As someone who has launched something free on HN before, the resulting signups were around 1/3rd valid users doing cool things and checking things out, and 2/3rds nefarious users.
My service (which doesn't have public access, only via SSH as a client) was used by a ransomware gang, which involved the service in investigation from Dutch CERT and Dubai police.
I run playit.gg. Abuse is a big problem on our free tier. I’d get https://github.com/projectdiscovery/nuclei setup to scan your online endpoints and autoban detections of c2 servers.
Thanks for sharing this. I run packetriot.com, another tunneling service and I ended up writing my own scanner for endpoints using keyword lists I gathered from various infosec resources.
I had done some account filtering for origins coming out of Tor, VPN networks, data centers, etc. but I recently dropped those and added an portal page for free accounts, similar to what ngrok does.

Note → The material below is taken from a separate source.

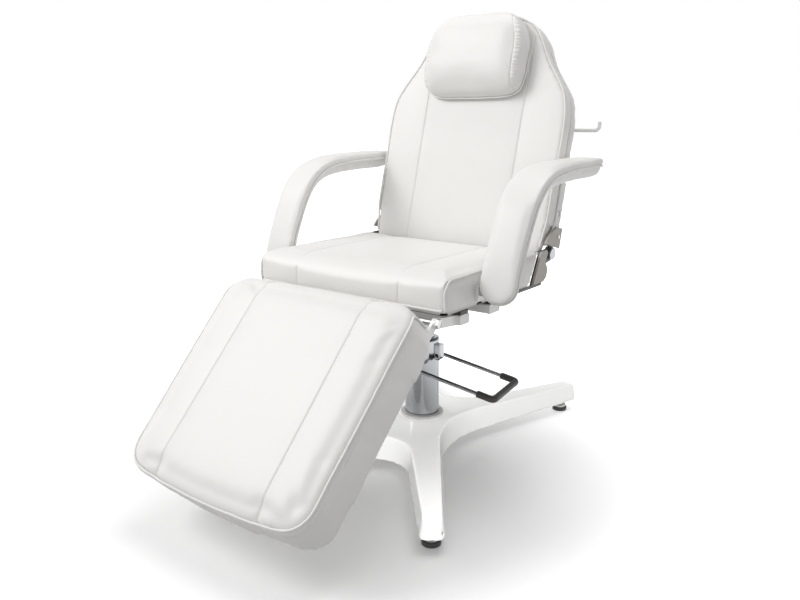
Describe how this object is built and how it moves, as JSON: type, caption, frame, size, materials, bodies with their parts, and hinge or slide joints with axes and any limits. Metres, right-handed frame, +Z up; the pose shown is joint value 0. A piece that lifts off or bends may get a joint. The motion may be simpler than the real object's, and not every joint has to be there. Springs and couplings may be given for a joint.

It was very effective at preventing abuse. I also added mechanism for reporting abuse on the safety page that's presented.

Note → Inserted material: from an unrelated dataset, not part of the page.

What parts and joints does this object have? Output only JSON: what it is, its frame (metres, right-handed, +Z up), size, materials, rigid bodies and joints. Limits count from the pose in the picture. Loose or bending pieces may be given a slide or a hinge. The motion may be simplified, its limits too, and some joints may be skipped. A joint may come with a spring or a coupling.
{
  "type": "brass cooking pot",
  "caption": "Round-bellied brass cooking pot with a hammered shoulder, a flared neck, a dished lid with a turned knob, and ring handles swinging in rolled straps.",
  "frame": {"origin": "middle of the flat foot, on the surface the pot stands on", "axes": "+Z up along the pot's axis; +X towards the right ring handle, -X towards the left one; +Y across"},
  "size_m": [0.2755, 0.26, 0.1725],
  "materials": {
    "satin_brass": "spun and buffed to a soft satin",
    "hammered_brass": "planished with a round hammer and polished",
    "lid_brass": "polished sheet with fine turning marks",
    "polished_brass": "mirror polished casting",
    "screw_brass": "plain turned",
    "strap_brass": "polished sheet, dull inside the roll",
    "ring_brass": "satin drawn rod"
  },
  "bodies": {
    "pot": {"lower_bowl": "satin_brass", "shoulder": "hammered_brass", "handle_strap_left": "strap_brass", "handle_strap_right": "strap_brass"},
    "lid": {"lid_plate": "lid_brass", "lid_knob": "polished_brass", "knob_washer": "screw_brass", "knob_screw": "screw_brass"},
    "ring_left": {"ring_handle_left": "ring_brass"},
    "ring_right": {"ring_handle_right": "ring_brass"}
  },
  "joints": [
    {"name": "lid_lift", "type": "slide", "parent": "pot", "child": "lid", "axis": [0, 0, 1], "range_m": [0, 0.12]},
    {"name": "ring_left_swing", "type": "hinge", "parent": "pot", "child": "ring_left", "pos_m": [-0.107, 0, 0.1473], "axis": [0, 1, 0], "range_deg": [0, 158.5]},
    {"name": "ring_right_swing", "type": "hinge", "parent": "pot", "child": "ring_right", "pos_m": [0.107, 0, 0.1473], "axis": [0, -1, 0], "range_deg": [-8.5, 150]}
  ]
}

Our services were used for C2 as well. I investigated it a bit but eventually decided to just drop TCP forwarding from our free-tier and that reduced our abuse/malware reports for C2 over TCP to zero essentially.
One path I looked at was to use the VirusTotal API to help identify C2's that other security organizations were identifying and leverage that to automatically take down malicious TCP endpoints. I wrote some POCs but did not deploy them. It's something I plan on taking up again at some point next year.
Want to chat on discord? Maybe we could combine efforts to try and stop people abusing our services :). We have a few vendors sending us automated reports, maybe I could open it up for multiple projects.
Do you have funding to cover the paying the bandwidth costs which will ultimately result from this? Or if you're running this from a home network, does anyone know if OP should be concerned of running into issues with their ISP?
The tunnel host appears to be a Hetzner server, they are pretty generous with bandwidth but the interesting thing I learned about doing some scalability improvements at a similar company [0] is that for these proxy systems, each direction’s traffic is egress bandwidth. Good luck OP, the tool looks cool. Kinda like pinggy.